Ultimately by disentangling economics from relationships (and hence from consciousness/feeling) we move into an etherealized reality, where economic value can be inflated to the point where value is accruing without any actual work/product being done.  And then eventually that self-reinforcing (self-reflexive) mania will be exposed and then the house of cards comes falling down.

Religiously to have the wrong notion of the human being is to have the wrong notion of God–in other words to committ idolatry.  Because humans are made in the image of God (so claims theology).  To consider the market as a god (“the all-knowing” market).  Idolatry socially comes out in the form of wrongly structured relationships.  In the globalized frame, we exist to serve the markets, not they us.  The fruit of that fundamental misinterpretation and mistaken practice is now coming to harvest.

(Dis)Proving the Necessity of God

Matthew pointed me to this article by Dennis Prager on the need for belief in God (and by God he means a conflation of the Biblical Hebraic god with the Deistic god of the US Framers).

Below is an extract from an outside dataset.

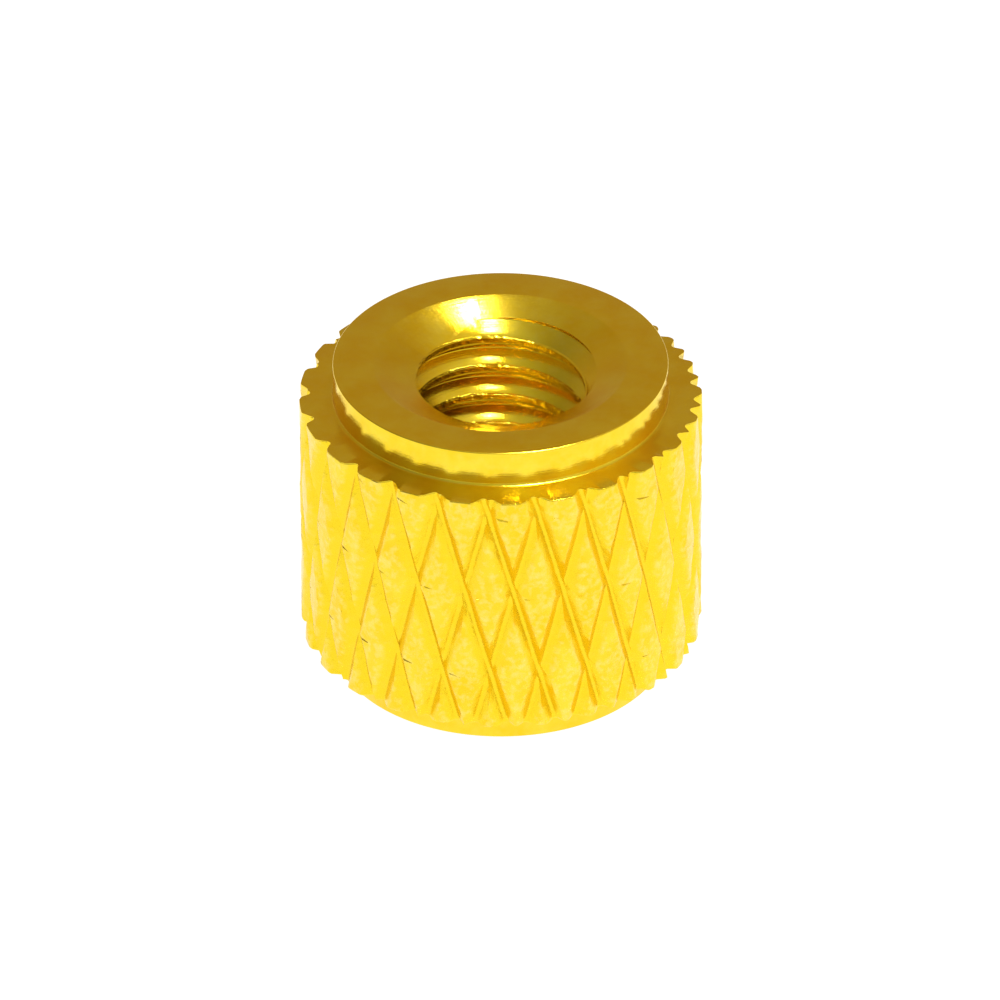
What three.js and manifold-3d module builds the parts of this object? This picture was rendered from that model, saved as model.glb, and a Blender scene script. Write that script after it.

Now as a religious person myself I find this line of argument he takes up so counterproductive to the defense of faith. It’s full of so many partial truths overblown, no truths, it’s a mess.

This will be long as he makes numerous point each of which requires rebuttal, but the overall way of stating my general disagreement with Prager’s view is: 1) it unnecessarily drives a wedge between Judeo-Christians and secular individuals in America as well as Judeo-Christians and believers of other religions who are upstanding American citizens 2)it rightly condemns moral relativism but incorrectly asserts without God (and his God in particular) moral relativism is the inevitable end result. (more…)

Wilber and the Mind-Body Problem

From an article Do Critics Misrepresent My Position.  I will be focusing on Part II:  The Mind-Body Problem.

Wilber’s taxonomy of different versions of the mind-body problem (and different definitions of what constitutes both mind and body):

(1) For the average person, “mind” often means my conceptual, willing, and intentional self, and “body” often means my emotions, sensations, felt somatic sense, and so on.

(2) For many cognitive scientists and various materialists, “mind” means “brain” and “body” means organism. In this usage, the brain is in the body or in the organism.

(3) For many philosophers, “mind” means “interiors” and body means “exteriors”–or, in general terms, mind means “subject” and body means “object,” so that the mind-body problem ultimately means the relation between subject and object. Explicitly following the great nondual wisdom traditions (such as Vedanta and Vajrayana), I divide this meaning into two subdivisions: relative and absolute (as I will explain)–call them 3a and 3b.

So via #1 Wilber employs developmental psychology which describes how an individual develops from impulse through to concepts and rules, formal logic.  In this definition (#1) body is equated with sensation, bio-energy, and “gut” feeling.  So via this formulation, the mind transcends and includes the body.  [Note that not all emotions are covered in this regard as there are “rational” emotions, emotion in the mind, higher emotional development iow].

On point 2, there is no mind-body problem as the “mind” is really equated with the brain and chemical neural processes (what Wilber calls flatland).

#3 is the most interesting.

3a which is the relative mind-body is solved for Wilber through the philosophy of Whitehead (and process philosophy more generally).  [One of Wilber’s greatest and most underappreciated contributions to philosophy in my mind is his opening up a bridge between process and Continental European hermeneutics–more on that in the next post].

Interiors in Wilber’s scheme are the Left-Hand Quadrants, exteriors the Right.

3b for Wilber is the Nondual (The Absolute) on which mind and body do not relate nor are identified (“not two, not one”), hence there is no “problem” as such (mind-body or otherwise).

Whitehead and Process Thought does not understand the Nondual–i.e. it does not have the sufficient injunction to reveal the proper worldspace-experiential continuum of the Nondual.  But this is an important (post?)metaphysical point:  many of the Nondual traditions do not only the relative plane have as brilliant a grasp of the actual world as process thought does.